Covenantal Kindness from Generation to Generation

Posted on November 12, 2017 by Rabbi Arnie Gluck

Our tradition teaches us that the deeds we do for the deceased are among the greatest kindnesses possible. Clearly our sages had in mind that such acts are untainted by thoughts of self-service, since there is nothing the dead can do to requite us. A recent experience, however, helped me see a deeper dimension to what the rabbis meant when they invoked the term chesed shel emet to speak of such acts of kindness. Chesed means more than kindness. It is often translated as “lovingkindness,” and its use in the Bible invokes an expression of deeply mutual or covenantal love.

The experience was the funeral of a nonagenarian at which all of her four children and nine grandchildren were present. As a rabbi, this scene is not an uncommon thing to witness. Deep love of family is, thankfully, to be seen in abundance in our community (and beyond). It is often there, but is not often expressed as palpably as it was on this occasion, notably by the grandchildren.

It struck me at the cemetery as I watched each of the grandchildren take his or her turn at taking the shovel in hand and, in keeping with custom, turning it upside down to scoop some earth on the back side of the blade and placing it in the grave, which is meant to reflect our sadness and reticence at the need to be performing this act. Each one did this with strong and clear intention, with what seemed to be a deep knowledge of the meaning of this practice, and, more importantly, what it said about the bond between them and their grandmother. This is how we know that a ritual is alive, when it is a tangible conduit for the expression of meaning. In this case, I saw it speak to the value of l’dor va-dor, the living, vibrant link between the generations, between these young adults and their beloved grandmother.

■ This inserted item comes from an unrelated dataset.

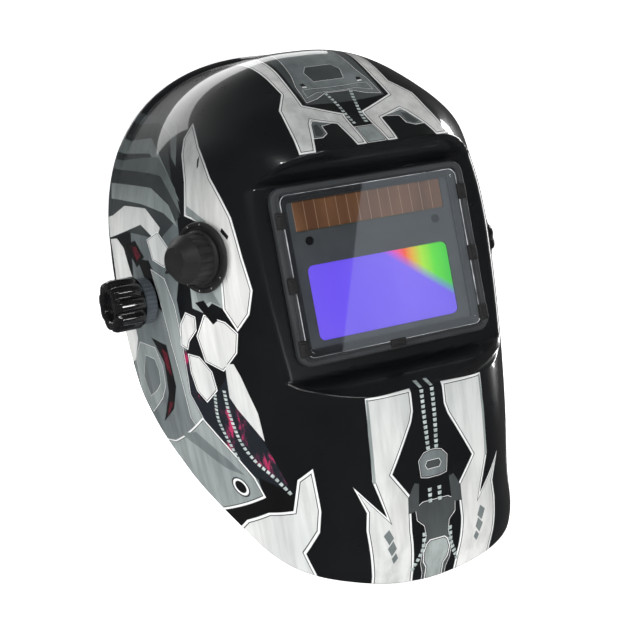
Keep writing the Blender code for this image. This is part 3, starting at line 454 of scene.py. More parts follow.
def finish(name, light, dark, roughness, metallic=0.0, coat=0.0, coat_roughness=0.04, patch=40.0,
           grain=0.0, grain_size=0.0006):
    """General finish: a colour that drifts between two tones, uneven roughness and a fine grain."""
    made, tree = new_material(name)
    drift = noise(tree, patch, 6.0)
    uneven = noise(tree, patch * 6, 3.0)
    shade(tree, base_color=ramp(tree, drift, ((0.32, dark), (0.68, light))),
          roughness=span(tree, uneven, roughness * 0.8, min(roughness * 1.2, 1.0)),
          metallic=metallic, coat_weight=coat, coat_roughness=coat_roughness)
    if grain:
        fine = noise(tree, 1 / grain_size, 2.0)
        shade(tree, normal=bump(tree, fine, grain, 0.0001))
    return made


def panel_finish(name, light, dark, streaks=0.12):
    """Printed panel under clear lacquer: soft airbrushed drift of tone with faint drawn streaks.

    On the shell's sides the print grows darker towards the crown."""
    made, tree = new_material(name)
    soft = ramp(tree, noise(tree, 14.0, 3.0, (1, 1, 0.6)), ((0.30, dark), (0.62, light)))
    lines = noise(tree, 130.0, 4.0, (1, 1, 0.08), 0.6)
    worn = ramp(tree, lines, ((0.38, (1 - 3 * streaks,) * 3), (0.60, (1, 1, 1))))
    drawn = mixed(tree, 0.55, soft, worn, "MULTIPLY")
    height = along(tree, (0, 0, 1), (0, 0, 0.020), 0.100)
    sideways = maths(tree, "ABSOLUTE", along(tree, (1, 0, 0), (0, 0, 0), 0.014))
    past_front = maths(tree, "MAXIMUM", maths(tree, "SUBTRACT", sideways, 4.3), 0.0)
    on_side = maths(tree, "MINIMUM", past_front, 1.0)
    darker = ramp(tree, height, ((0.0, (1, 1, 1)), (0.25, (0.80, 0.80, 0.80)),
                                         (0.5, (0.40, 0.41, 0.41)), (0.8, (0.20, 0.21, 0.22))))
    shade(tree, base_color=mixed(tree, on_side, drawn, darker, "MULTIPLY"),
          roughness=span(tree, lines, 0.30, 0.50), coat_weight=1.0, coat_roughness=0.05)
    return made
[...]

These grandchildren did not live in the world of their grandmother. They are of this time and this place. But through chesed, through loving devotion, it was possible to witness that something quintessential and beautiful had been successfully passed from one generation to the next for at least three generations, and undoubtedly more.

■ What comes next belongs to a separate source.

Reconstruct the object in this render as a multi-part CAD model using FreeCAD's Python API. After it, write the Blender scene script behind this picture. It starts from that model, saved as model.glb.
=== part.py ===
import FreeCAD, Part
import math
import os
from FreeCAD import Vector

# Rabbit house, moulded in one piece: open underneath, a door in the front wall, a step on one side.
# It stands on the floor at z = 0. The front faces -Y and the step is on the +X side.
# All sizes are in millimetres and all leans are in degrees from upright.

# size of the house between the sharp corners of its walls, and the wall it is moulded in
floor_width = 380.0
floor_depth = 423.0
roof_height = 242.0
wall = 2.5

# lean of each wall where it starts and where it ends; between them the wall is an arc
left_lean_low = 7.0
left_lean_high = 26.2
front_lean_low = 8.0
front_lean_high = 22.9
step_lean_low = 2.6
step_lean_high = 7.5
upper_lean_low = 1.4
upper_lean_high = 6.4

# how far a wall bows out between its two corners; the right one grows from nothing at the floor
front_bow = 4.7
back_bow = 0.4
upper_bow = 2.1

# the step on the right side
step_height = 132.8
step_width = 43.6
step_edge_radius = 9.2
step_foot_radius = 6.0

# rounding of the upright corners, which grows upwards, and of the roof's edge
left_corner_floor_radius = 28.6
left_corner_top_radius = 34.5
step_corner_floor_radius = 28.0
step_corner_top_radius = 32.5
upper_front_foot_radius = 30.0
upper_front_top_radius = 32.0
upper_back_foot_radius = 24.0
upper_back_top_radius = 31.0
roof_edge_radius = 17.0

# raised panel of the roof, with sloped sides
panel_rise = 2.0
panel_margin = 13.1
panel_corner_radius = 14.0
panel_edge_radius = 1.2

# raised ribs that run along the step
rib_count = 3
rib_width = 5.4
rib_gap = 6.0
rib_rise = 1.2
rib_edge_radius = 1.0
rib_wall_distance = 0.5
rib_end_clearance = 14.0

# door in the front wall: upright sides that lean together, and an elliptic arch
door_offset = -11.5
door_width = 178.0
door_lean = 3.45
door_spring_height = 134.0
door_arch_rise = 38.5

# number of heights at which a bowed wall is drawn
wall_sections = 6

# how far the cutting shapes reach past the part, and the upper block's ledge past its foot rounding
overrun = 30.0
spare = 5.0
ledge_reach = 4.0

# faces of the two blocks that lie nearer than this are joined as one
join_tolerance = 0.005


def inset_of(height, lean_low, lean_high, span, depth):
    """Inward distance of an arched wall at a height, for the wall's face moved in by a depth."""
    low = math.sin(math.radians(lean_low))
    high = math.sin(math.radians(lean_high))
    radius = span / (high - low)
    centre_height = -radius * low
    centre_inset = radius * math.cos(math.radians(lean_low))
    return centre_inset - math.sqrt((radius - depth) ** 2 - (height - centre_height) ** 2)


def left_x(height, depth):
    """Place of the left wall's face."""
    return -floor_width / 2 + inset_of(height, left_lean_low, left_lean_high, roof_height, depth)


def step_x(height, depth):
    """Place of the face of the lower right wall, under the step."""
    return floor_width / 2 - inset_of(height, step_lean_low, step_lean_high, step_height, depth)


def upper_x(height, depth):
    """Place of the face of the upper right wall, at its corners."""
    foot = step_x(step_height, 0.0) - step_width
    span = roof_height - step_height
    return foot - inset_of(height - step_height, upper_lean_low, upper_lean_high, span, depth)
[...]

It was not incidental, I think, that the vessel for the manifestation of this continuity was a ritual, and an ancient one at that. Such acts reflect a humility before the sacred, a willingness to allow ourselves to flow with the tapestry of time by doing that which those before us have done from time immemorial. In so doing, we become a link in a chain that preserves values that transcend time and space, and partake of eternity. We all live and die, but we are part of something stronger than death — an eternal people who embody the holy.

What I am trying to convey here is not limited to the rites and rituals of death and mourning, though there is something especially deep about them that sets them apart. The beauty of continuity of spirit and sanctity flows through the rituals of Shabbat, holy days, and other moments of the life cycle, as well. But what distinguishes the rituals connected to the end of life is the lifelessness of the deceased we are honoring. They are not there to witness what we are doing for them, and yet we do it nonetheless. We do it davka — especially and affirmatively — because they are not able to look over our shoulders and approve or disapprove. This is why it is so poignant to observe a yahrzeit and to come to shul to say kaddish.

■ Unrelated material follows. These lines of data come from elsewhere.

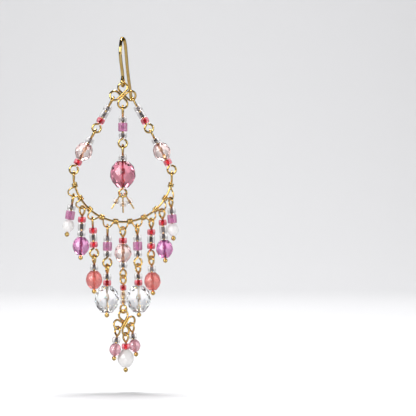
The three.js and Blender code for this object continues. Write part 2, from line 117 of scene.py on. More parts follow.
def on_circle(radius: float, angle: np.ndarray | float) -> np.ndarray:
    """Points of the picture's plane on a circle, in degrees from +X towards +Z."""
    turn = np.radians(angle)
    return np.stack([radius * np.cos(turn), 0 * turn, radius * np.sin(turn)], axis=-1)


def turned_about_z(points: np.ndarray, angle: float) -> np.ndarray:
    """Points turned about +Z, in degrees from +X towards +Y."""
    c, s = math.cos(math.radians(angle)), math.sin(math.radians(angle))
    return points @ np.array([[c, s, 0.0], [-s, c, 0.0], [0.0, 0.0, 1.0]])


def turned_about_y(points: np.ndarray, angle: float) -> np.ndarray:
    """Points turned about +Y, in degrees from +Z towards +X."""
    c, s = math.cos(math.radians(angle)), math.sin(math.radians(angle))
    return points @ np.array([[c, 0.0, -s], [0.0, 1.0, 0.0], [s, 0.0, c]])


def between(t: np.ndarray, low: float, high: float, first: np.ndarray, second: np.ndarray) -> np.ndarray:
    """A straight blend that is at the first place at the low knot and at the second at the high one."""
    return first * (high - t) / (high - low) + second * (t - low) / (high - low)


def spline_piece(points: np.ndarray, knots: np.ndarray, count: int) -> np.ndarray:
    """The smooth curve between the middle two of four points.

    Straights between neighbours are blended two by two, and the two results once more.

    Args:
        points: Four points, one row each.
        knots: Their places along the curve.
        count: Number of stations, without the last point.

    Returns:
        The stations, one row each.
    """
    t = np.linspace(knots[1], knots[2], count, endpoint=False)[:, None]
    straights = [between(t, knots[k], knots[k + 1], points[k], points[k + 1]) for k in range(3)]
    blends = [between(t, knots[k], knots[k + 2], straights[k], straights[k + 1]) for k in range(2)]
    return between(t, knots[1], knots[2], blends[0], blends[1])


def evened(path: np.ndarray, step: float, soft: float) -> np.ndarray:
    """A path through given corners, with even steps and soft bends.

    The path is cut at equal lengths. Each station then moves to the mean of its neighbours, weighted
    by a raised cosine, and both ends stay where they are.

    Args:
        path: Corners, one row each.
        step: Length of a step.
        soft: Length of path that a bend is spread over.

    Returns:
        The stations, one row each.
    """
    lengths = np.linalg.norm(np.diff(path, axis=0), axis=1)
    along = np.concatenate([[0.0], np.cumsum(lengths)])
    count = int(round(along[-1] / step))
    at = np.linspace(0.0, along[-1], count + 1)
    even = np.stack([np.interp(at, along, path[:, k]) for k in range(3)], axis=1)
    reach = int(round(soft / (along[-1] / count) / 2))
    weight = 1 + np.cos(np.pi * np.arange(-reach, reach + 1) / (reach + 1))
    weight /= weight.sum()
    before = 2 * even[0] - even[reach:0:-1]
    after = 2 * even[-1] - even[-2 : -reach - 2 : -1]
    padded = np.concatenate([before, even, after])
    return np.stack([np.convolve(padded[:, k], weight, mode="valid") for k in range(3)], axis=1)


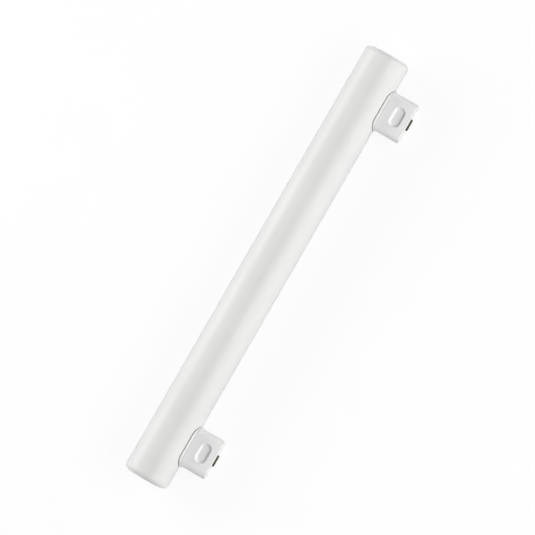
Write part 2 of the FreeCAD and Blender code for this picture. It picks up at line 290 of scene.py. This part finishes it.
@dataclass(frozen=True)
class Pattern:
    """Soft noise of one size, which may be drawn out and have its contrast raised.

    Its patches are size metres wide. Layers and rough say how many finer layers it has and how
    strong those are. A share below 1 in along or out draws it out along the lamp or towards the
    caps. It is a number of about 0.5, mostly between 0.3 and 0.7, unless a band of that range is
    stretched to go from 0 to 1.
    """

    size: float
    layers: float = 2.0
    rough: float = 0.5
    along: float = 1.0
    out: float = 1.0
    band: Band | None = None

    def at(self, where: Socket) -> Socket:
        """Read the pattern.

        Args:
            where: The point that it is read at.

        Returns:
            The pattern's number there.
        """
        if (self.along, self.out) != (1.0, 1.0):
            where = where.stretched(Vector((self.along, self.out, 1.0)))
        values = {"Vector": where, "Scale": 1.0 / self.size, "Detail": self.layers, "Roughness": self.rough}
        noise = where.bench.node("ShaderNodeTexNoise", {}, values)
        return noise if self.band is None else noise.step(*self.band)


@dataclass(frozen=True)
class OpalWall:
    """Satin opal wall of the tube: milky white in soft clouds, with a faint drawing grain.

    A film of fine dust darkens it where it turns away, and that draws its grey outline.
    """

    clear: Colour = (0.750, 0.748, 0.740)
    milky: Colour = (0.731, 0.729, 0.723)
    clouds: Pattern = Pattern(38 * MM)
    cloud_band: Band = (0.36, 0.64)
    grain: Pattern = Pattern(1.3 * MM, along=0.03)
    grain_in_clouds: float = 0.35
    smears: Pattern = Pattern(9 * MM, layers=4.0, rough=0.6, along=0.3, band=(0.42, 0.66))
    grain_in_smears: float = 0.4
    peel: Pattern = Pattern(0.45 * MM)
    grain_in_peel: float = 0.3
    peel_depth: float = 0.0025 * MM
    gloss: float = 0.42
    haze: float = 0.50
    refraction: float = 1.49
    shine: float = 0.25
    dust_film: float = 1.0
    dust_film_haze: float = 0.38

    def build(self) -> bpy.types.Material:
        """Make the material.

        Returns:
            The finished material.
        """
        bench = Bench(bpy.data.materials.new("opal_tube_wall"))
        where = bench.point()
        grain = self.grain.at(where)
        density = self.clouds.at(where).mixed(grain, self.grain_in_clouds).step(*self.cloud_band)
        smear = self.smears.at(where).mixed(grain, self.grain_in_smears)
        peel = self.peel.at(where).mixed(grain, self.grain_in_peel)
        return bench.surface({
            "Base Color": bench.paint(self.clear, self.milky, density),
            "Roughness": self.gloss + (self.haze - self.gloss) * smear,
            "Normal": bench.relief(peel, self.peel_depth),
            "IOR": self.refraction,
            "Specular IOR Level": self.shine,
            "Sheen Weight": self.dust_film,
            "Sheen Roughness": self.dust_film_haze,
        })


class CapPoint:
    """The point that is shaded, as a cap measures it from the tube's axis under its middle."""

    def __init__(self, bench: Bench, foot: Vector) -> None:
        """Measure the point.

        Args:
            bench: The bench of the material.
            foot: The point of the tube's axis under the middle of the cap.
        """
        self.where = bench.point().shifted(foot)
        self.along = self.where.dot(ALONG)
        self.out = self.where.dot(OUTWARD)
        self.across = self.where.dot(BROAD)


@dataclass(frozen=True)
class Plug:
    """The sizes of a cap's plug, flange and latch recess that its finish follows."""

    length: float = 26.4 * MM
    width: float = 14.2 * MM
    corner: float = 3.8 * MM
    reach: float = 31.7 * MM
    flange_radius: float = 15.7 * MM
    recess_middle: float = 23.8 * MM
    recess_offset: float = 0.4 * MM
    recess_length: float = 13.2 * MM
    recess_width: float = 7.4 * MM
    recess_wall: float = 1.35 * MM

    def beside(self, point: CapPoint) -> Socket:
        """Measure how far a point lies outside the plug's walls.

        Args:
            point: The point that is shaded.

        Returns:
            The distance, or 0 within the walls.
        """
        past_end = (abs(point.along) - (self.length / 2 - self.corner)).either(0.0)
        past_side = (abs(point.across) - (self.width / 2 - self.corner)).either(0.0)
        return (past_end.hypot(past_side) - self.corner).either(0.0)

    def above(self, point: CapPoint) -> Socket:
        """How far a point lies above the flange's crown, or 0 within it."""
        return (point.out.hypot(point.across) - self.flange_radius).either(0.0)

    def within_recess(self, point: CapPoint) -> Socket:
        """Measure how far a point lies within the recess's outline.

        Args:
            point: The point that is shaded.

        Returns:
            The distance, or below 0 outside the outline.
        """
        run = (self.recess_length - self.recess_width) / 2
        past_run = (abs(point.along - self.recess_offset) - run).either(0.0)
        return self.recess_width / 2 - past_run.hypot(point.out - self.recess_middle)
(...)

There is little, if anything, that says as much about what we have become in relation to those we’ve loved and lost than standing to recite those ancient words, especially if they recited them in their turn, and so on back through the generations.

We Jews refer to the cemetery as beit chayyim, a “house of life,” because when they function as intended, as part of a set of practices that link the living and the dead, they bequeath to us a measure of immortality. Through memory and loving devotion, through chesed shel emet, we live on like those before us, through those who come after us, l’dor va-dor.